Não me lembro se essa opinião causou algum espanto
na mídia, em geral tão atarefada em contar o dia-a-dia de políticos,
traficantes e personagens da própria mídia. Não sei dizer se teve algum impacto
inibidor em alguém que, naquela época, apenas começava seus primeiros poemas ou
qualquer coisa. Se João Cabral
estava cansado, qualquer um poderia estar.
Outro poeta, Haroldo de Campos, instigado a
declarar-se, foi à imprensa dizer que só raramente escrevia poemas. De um tempo
qualquer para frente, levava meses até surgir a idéia de algum - e daí a
escrevê-lo... João Cabral e Haroldo de Campos não voltaram à imprensa para
dizer: - Pessoal, eu disse aquilo, mas não me leve ao pé da letra, nem tão a
sério. Na verdade, mesmo cansado, ainda que as idéias demorem a invocar
métricas e frases, continuo a escrever, porque isso, escrever, é quase
essência, se de fato não é minha essência.
Disseram o que disseram e continuaram a fazer o de
sempre.
Só me lembrei disso porque reli uma reportagem
sobre o escritor J. D. Salinger
(cito-o em muitas ocasiões, não se espante daqui para frente). Desde os anos
60, Salinger interrompeu qualquer contato com a imprensa. Uma das alegações
possíveis - e não fora ele quem a disse - é que o sucesso e a personalidade
permanentemente exposta ao público e à mídia afetaram sua vida. Dessa maneira,
não criava o que desejaria criar. Pouco tempo depois, parou de publicar coisas
novas e seus editores limitaram-se, apenas, a fazer edições de três dos seus
quatro livros, incluindo O apanhador no campo de centeio.
Salinger não disse: estou cansado de escrever.

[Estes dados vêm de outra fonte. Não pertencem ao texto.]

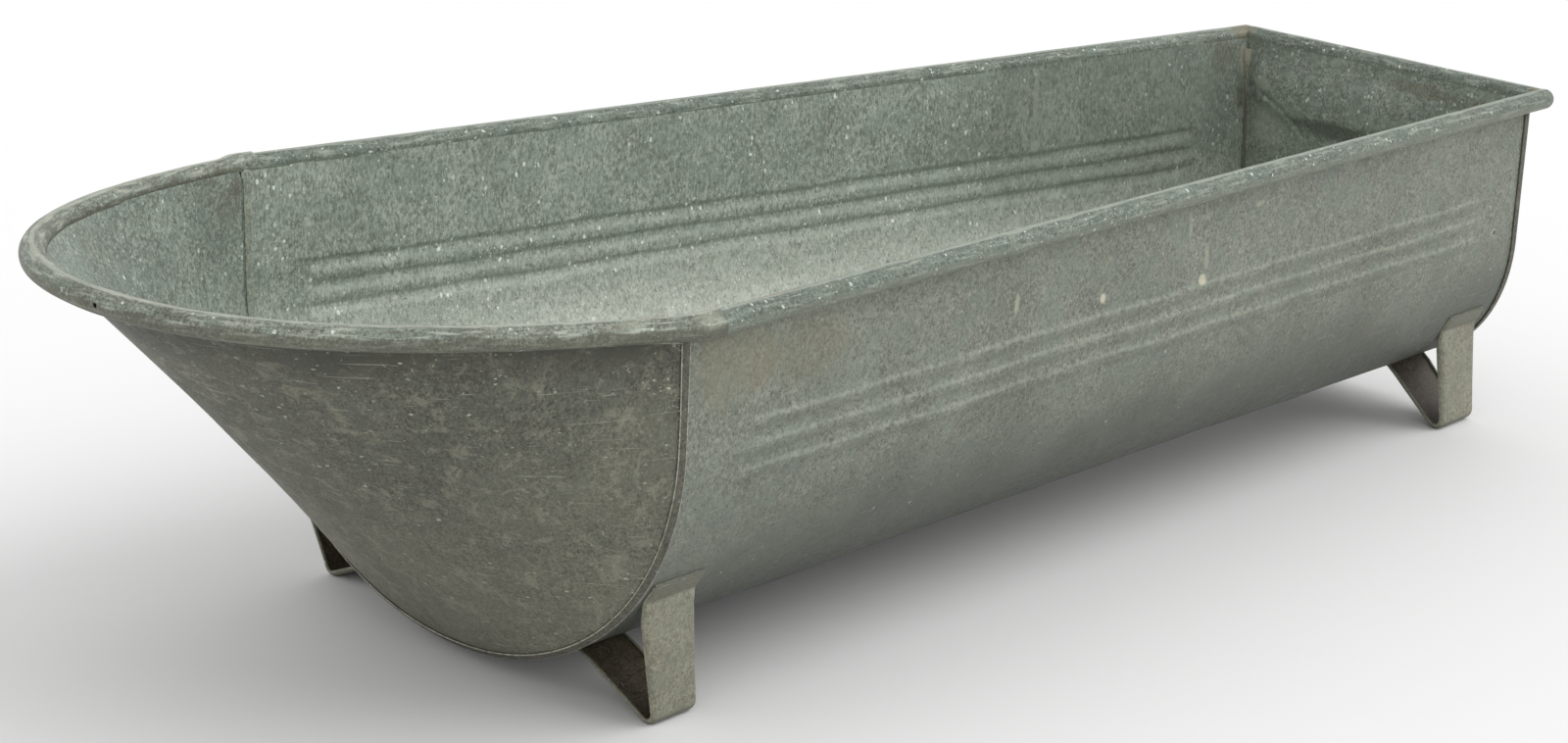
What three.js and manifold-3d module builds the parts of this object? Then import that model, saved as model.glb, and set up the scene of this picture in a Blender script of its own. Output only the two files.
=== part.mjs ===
// Galvanised steel livestock water trough.
//
// A tapering U-shaped body sheet is closed by a sloping, rounded scoop at one end and by an
// upright panel at the other, square end. Every sheet edge carries a hollow rolled rim, the
// sheets meet in folded and soldered seams, and four bent steel straps are the feet.
//
// Frame: millimetres, +Z up, +X towards the square end, +Y to the left. The origin is on the
// ground under the middle of the overall length and width.

import * as THREE from 'three';
import { mergeVertices } from 'three/addons/utils/BufferGeometryUtils.js';
import Module from 'manifold-3d';

const wasm = await Module();
wasm.setup();

// ---- driving dimensions, millimetres and degrees ------------------------------------------

const BODY_LENGTH = 1441; // scoop seam to square end panel
const SCOOP_LENGTH = 402; // scoop seam to the tip of the scoop sheet
const SHEET = 1.5; // sheet thickness
const GAP = 0.4; // play between pieces that touch

// Cross-section of the body, outer surface, at the two ends of its length.
const SCOOP_SECTION = { halfWidth: 350, rimTop: 440, wallFoot: 311.6, flatHalf: 2, floor: 17.8 };
const SQUARE_SECTION = { halfWidth: 212, rimTop: 416, wallFoot: 235, flatHalf: 76.5, floor: 69.2 };
const WALL_LEAN = 1.5; // degrees that the side walls close in towards the floor
const WALL_SHARE = 0.35; // share of the section parameter spent on the straight wall
const BEND_SHARE = 0.5; // share spent on the curve from wall to floor
const BEND_END = WALL_SHARE + BEND_SHARE;

// Rolled rim.
const ROLL_RADIUS = 12;
const ROLL_OFFSET = ROLL_RADIUS + GAP; // middle of the roll outside the wall
const ROLL_SLIT = 45; // degrees left open where the roll takes up the wall's edge
const SCOOP_RISE = 21.4; // how much higher the rim is at the tip of the scoop
const SCOOP_TURN = 26.6; // degrees that the scoop rim turns in at the seam corner
const LAP_LENGTH = 22; // scoop rim lapping over each side rim
const LAP_SWELL = 1.9; // extra radius of the lap, which slips over the side roll
const DRAIN_RADIUS = 2.5; // drain hole in the scoop rim
const DRAIN_SHARE = 0.957; // where the drain hole is between the seam corner and the tip

// Swage beads pressed outwards along both sides.
const BEAD_COUNT = 3;
const BEAD_HEIGHT = 2.2;
const BEAD_ABOVE = 6; // height of a bead's steep upper flank
const BEAD_BELOW = 16; // height of its long lower flank
const BEAD_START = 50;
const BEAD_END = BODY_LENGTH - 65;
const BEAD_FADE = 50;
const BEADS_AT_SCOOP = { top: 318, pitch: 24 };
const BEADS_AT_SQUARE = { top: 293, pitch: 22.5 };

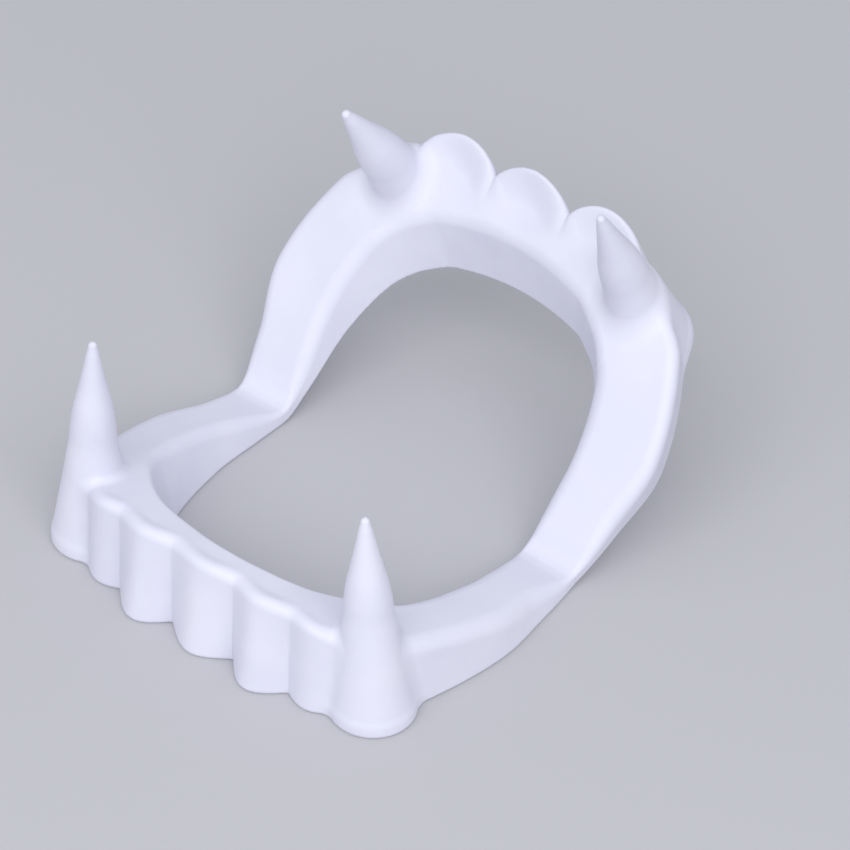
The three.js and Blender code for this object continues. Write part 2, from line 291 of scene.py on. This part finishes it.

Tampouco disse que não poderia escrever o que pretendia escrever à luz de
tantos holofotes e solicitações de opinião e interpretações, como era
diariamente invocado a ser/fazer. Logo depois, os repórteres passaram a
bisbilhotar o quintal de sua fazenda, com a autoridade autoproclamada de quem
tudo pode transformar de privado em público, para flagrar o escritor diante de
sua máquina de escrever, para anunciar: novo livro de Salinger à vista. Ou
encontrá-lo arando a terra, para dizer: Salinger não escreve mais (qualquer
coisa é notícia quando se oferece aos leitores não a realidade em permanente
movimento, apenas o detalhe que deve servir e significar ilustração e
sobressalto ao dia-a-dia de cada um. Quanto a isso, Umberto Eco, em seu Pós-escrito a O Nome da Rosa, escreveu:
"me recuso a responder perguntas ociosas. Do tipo: sua obra é aberta ou
não? Sei lá, isso é problema seu, não meu".).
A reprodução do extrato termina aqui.